A lesser amount of slinking accompanied our ride on the bullet train this morning. Shinkansen trains require supplemental tickets; as they were heavily booked Amelia and I got the last seats of 10 B and 11 B—because the center seat is never cool. We boarded to a wall of blackness- and not just hair and suits. When you get on public transport in Japan you realize just how little color people wear. Except the pubescent girls. That’s a different thing altogether. Everyone else is in shades of black and grey, and of course most Japanese people have black hair.

The businessmen—to a man; we were the only women and the only foreigners in that train car—glared at us. Maybe because my Hello Kitty laptop case is pink. Or because after four days in Tokyo souvenir shopping we could no longer fit our shoes into our backpacks, so had them tied outside. I tried not to hit the guy in 11A in the face with my tennis shoes as I deposited my overstuffed bags overhead, sat down, and pulled out my crocheting.
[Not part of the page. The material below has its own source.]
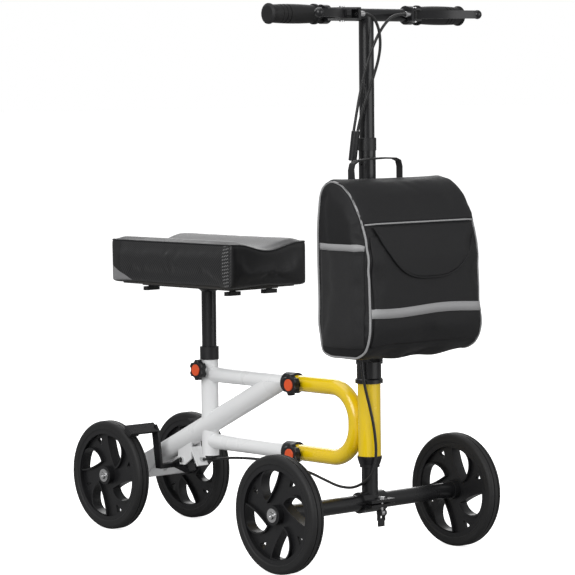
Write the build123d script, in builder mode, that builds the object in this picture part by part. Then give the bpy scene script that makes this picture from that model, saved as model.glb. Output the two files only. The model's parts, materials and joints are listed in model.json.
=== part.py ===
from build123d import *
import math
import os

# A steerable knee scooter: four 8 inch wheels, a white rear frame that carries the knee pad, a yellow
# front frame with the head tube, a steered front axle, and a folding, telescoping handlebar column with
# a bag. X points forward, Y to the rider's left, Z up. The floor is Z = 0.

# ---------------------------------------------------------------- overall sizes
wheelbase = 600.0
front_track = 424.0
rear_track = 197.0
handlebar_height = 945.0  # bar centre above the floor
handlebar_width = 456.0
bag_reach = 144.5  # how far the bag's front stands ahead of the front axle

# ---------------------------------------------------------------- wheels
wheel_radius = 101.6
tyre_width = 27.0
tyre_thickness = 16.6
rim_wall = 7.5
tyre_seat_radius = wheel_radius - tyre_thickness
rim_inner_radius = tyre_seat_radius - rim_wall
leaf_scale = rim_inner_radius / 77.5  # the leaf and fork points below are drawn for a 77.5 rim
rim_width = 24.0
web_thickness = 8.0
leaf_lip_height = 20.0  # the raised lip round each leaf-shaped hole, across the wheel
leaf_lip_wall = 3.2
hub_radius = 17.0
hub_width = 32.0
wheel_bearing_outer = 22.0
wheel_bearing_bore = 8.0
wheel_bearing_width = 7.0
spoke_count = 4
wheel_turn = {"rear_right": -11.0, "rear_left": 9.5, "front_right": 0.0, "front_left": -8.0}  # degrees
wheel_facing = {"rear_right": 1, "rear_left": 1, "front_right": -1, "front_left": 1}  # which way the leaves lean

# ---------------------------------------------------------------- clearances
running_clearance = 0.05  # radial, a shaft or pin that turns in a bore
sliding_clearance = 0.35  # radial, one tube telescoping in another
body_gap = 0.4  # between faces of pieces that move past each other
axle_gap = 1.0  # spacer between an axle end and the hub

# ---------------------------------------------------------------- places along the scooter
rear_axle_x = -(wheelbase + bag_reach - wheel_radius) / 2  # puts the origin at the middle of the box
head_x = rear_axle_x + wheelbase
seat_x = rear_axle_x + 173.5
joint_x = rear_axle_x + 402.0  # where the yellow arms meet the white tubes
axle_z = wheel_radius

# ---------------------------------------------------------------- white rear frame
seat_tube_outer = 32.0
seat_tube_bottom = 145.0
seat_tube_top = 324.0
seat_post_outer = 27.0
frame_tube_outer = 28.0
frame_tube_wall = 1.8
upper_tube_z = 295.5
lower_tube_z = 171.5
spigot_length = 42.0  # how far each white tube's reduced end reaches into the yellow arm
diagonal_outer = 38.0
diagonal_wall = 2.0
diagonal_slope = 0.481
diagonal_z_at_seat = 202.7
crossbar_depth = 28.0
crossbar_height = 36.0
crossbar_centre_z = 107.0
crossbar_wall = 3.0
gusset_thickness = 4.0

# ---------------------------------------------------------------- yellow front frame
arm_outer = 28.5
arm_wall = 1.95
arm_bend_radius = 58.0
arm_setback = 33.0  # from the head tube's axis to the upright of the C
head_tube_outer = 40.0
head_tube_wall = 3.0
head_tube_bottom = 182.0
head_tube_top = 309.0
joint_collar_outer = 37.0
joint_collar_length = 26.0

# ---------------------------------------------------------------- steering
steerer_outer = 28.6
steerer_bore = 22.2
cup_outer = 48.5
cup_height = 8.5
cup_skirt = 10.0
lower_cup_outer = 43.0
lower_cup_height = 14.0
headset_bearing_outer = 39.0
headset_bearing_height = 6.0
axle_tube_outer = 28.0
axle_tube_bore = 23.0
axle_plug_length = 22.0
axle_bolt_diameter = 8.0
washer_diameter = 24.0
washer_thickness = 1.6
saddle_outer = 37.0
saddle_width = 56.0
flange_reach = 34.0
flange_thickness = 5.0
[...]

Since I now have three pieces of luggage and the train was only stopping for a minute at our destination, I started gathering stuff five minutes before. Which meant I wound up facing backwards standing up with bags in my seat, while the men on either side of my tried very hard to pretend none of this was happening. They wore suits, had laptops, and did not want to be associated with my weirdness in any way.

But as I rode backwards like a puppy with her head out the window, a guy several seats along looked up from his laptop, did a double take, and then pulled down his mask to grin at me. Well okay, then. If the Zombies showed up on this Train to Busan, we’d team up with him. At least he wouldn’t throw us to the flesh eaters first to save himself, not like the rest of these guys.

We descended at a tiny little place called Gokan and discovered we would have 96 minutes to enjoy the snowcapped mountain vistas around us, because the bus to our hotel wasn’t coming until then. Ah well. A slowdown after Tokyo will be nice. So long as the law doesn’t catch up with us. Or any of those guys from that bullet train.